Search code examples
rlisthunspell

Hunspell Workaround Empty Suggestion out of bounds error in R


I am trying to automatically spell-check a string column of a data.table/data.frame.

Looking around, I found several approaches that all give an "out of bounds" error in the case hunspell.suggest returns no suggestions (that is, an empty list, e.g. "pippasnjfjsfiadjg"), see approaches here (the accepted answer here yields NA so does work in principal) and here

We seem to require unlist in order to identify these empty suggestions and then exclude them from the part of the code that picks the first suggestion but I cannot figure out how.

library(dplyr)
library(stringi)
library(hunspell)

df1 <- data.frame("Index" = 1:7, "Text" = c("pippasnjfjsfiadjg came to dinner with us tonigh.",
                                            "Wuld you like to trave with me?",
                                            "There is so muh to undestand.",
                                            "Sentences cone in many shaes and sizes.",
                                            "Learnin R is fun",
                                            "yesterday was Friday",
                                            "bing search engine"),
                  stringsAsFactors = FALSE)

# Get bad words.
badwords <- hunspell(df1$Text) %>% unlist

# Extract the first suggestion for each bad word.
suggestions <- sapply(hunspell_suggest(badwords), "[[", 1)
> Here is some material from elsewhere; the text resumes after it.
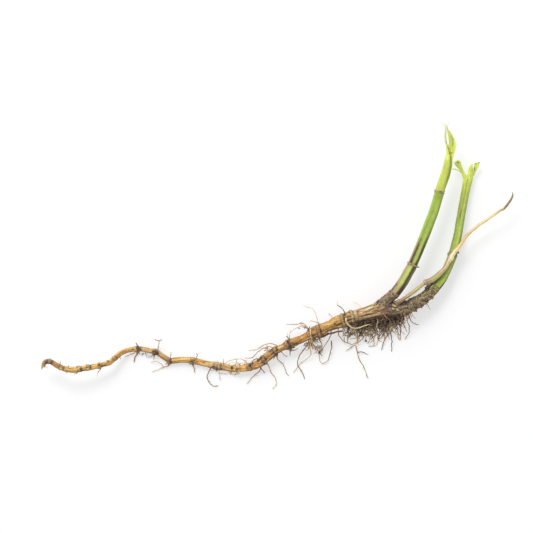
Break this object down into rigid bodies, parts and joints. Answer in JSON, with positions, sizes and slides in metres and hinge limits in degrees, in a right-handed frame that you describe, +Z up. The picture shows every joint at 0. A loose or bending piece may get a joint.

mutate(df1, Text = stri_replace_all_fixed(str = Text,
                                          pattern = badwords,
                                          replacement = suggestions,
                                          vectorize_all = FALSE)) -> out

Solution

  • You'll want to filter the list of bad words and suggestions to get rid of those without suggestions

    badwords <- hunspell(df1$Text) %>% unlist()
    # note use of '[' rather than '[['
    suggestions <- sapply(hunspell_suggest(badwords), '[', 1)
    
    badwords <- badwords[!is.na(suggestions)]
    suggestions <- suggestions[!is.na(suggestions)]